The Court concludes: that there was never any consideration paid, as Harvey suggests, for the purported transfers of parcels one and two; that the purported transfers were fraudulent and are null and void, and thus, do not preclude the United States from satisfying valid tax liens. Further, the Court finds that Harvey Macks and Frances Clinton are the nominees and transferees of Kenneth Macks.
Accordingly, it is ORDERED AND ADJUDGED that:
1. The Court directs the clerk to enter final judgment quieting title to both parcels as follows: By entry of this judgment, Kenneth Macks is declared owner of parcels one and two, and Harvey Macks does not have any title or interest in the subject property. Further, Harvey Macks and Frances Clinton are adjudged to be nominees and transferees of Kenneth R. Macks, and as nominees, possess no title or interest in the subject property. Defendant United States of America has valid federal tax liens which encumber both parcels, but Defendant Branford State Bank possesses a superior interest to that of the United States as to parcel two.
2. The United States may foreclose its federal tax liens, but shall do so in a separate case.
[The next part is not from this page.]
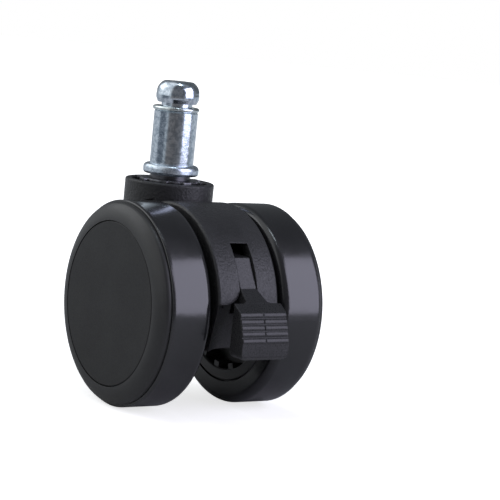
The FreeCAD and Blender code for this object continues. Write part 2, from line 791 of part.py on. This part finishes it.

3. The Clerk is directed to close this case.
DONE AND ORDERED.
AMENDED OPINION
Before the Court is Defendant United States' Motion to Amend Opinion Entered on November 18, 1993 (Doc. No. 82, filed December 2, 1993). To date, there has been no response to this Motion.It is ORDERED AND ADJUDGED that:
(1) Defendant United States' Motion to Amend Opinion Entered on November 18, 1993 (Doc. No. 82) is GRANTED,
(2) The Opinion entered on November 18, 1993 (Doc. No. 80) is amended so that the United States is permitted to foreclose its tax liens and sell the real property at issue in this action and does not need to do so in a separate case,
(3) All other aspects of the Opinion entered on November 18, 1993 remain in full force and effect,
(4) The United States shall submit a proposed Order of Sale within eleven (11) days of this Amended Opinion and
(5) The Clerk is directed to reopen this case.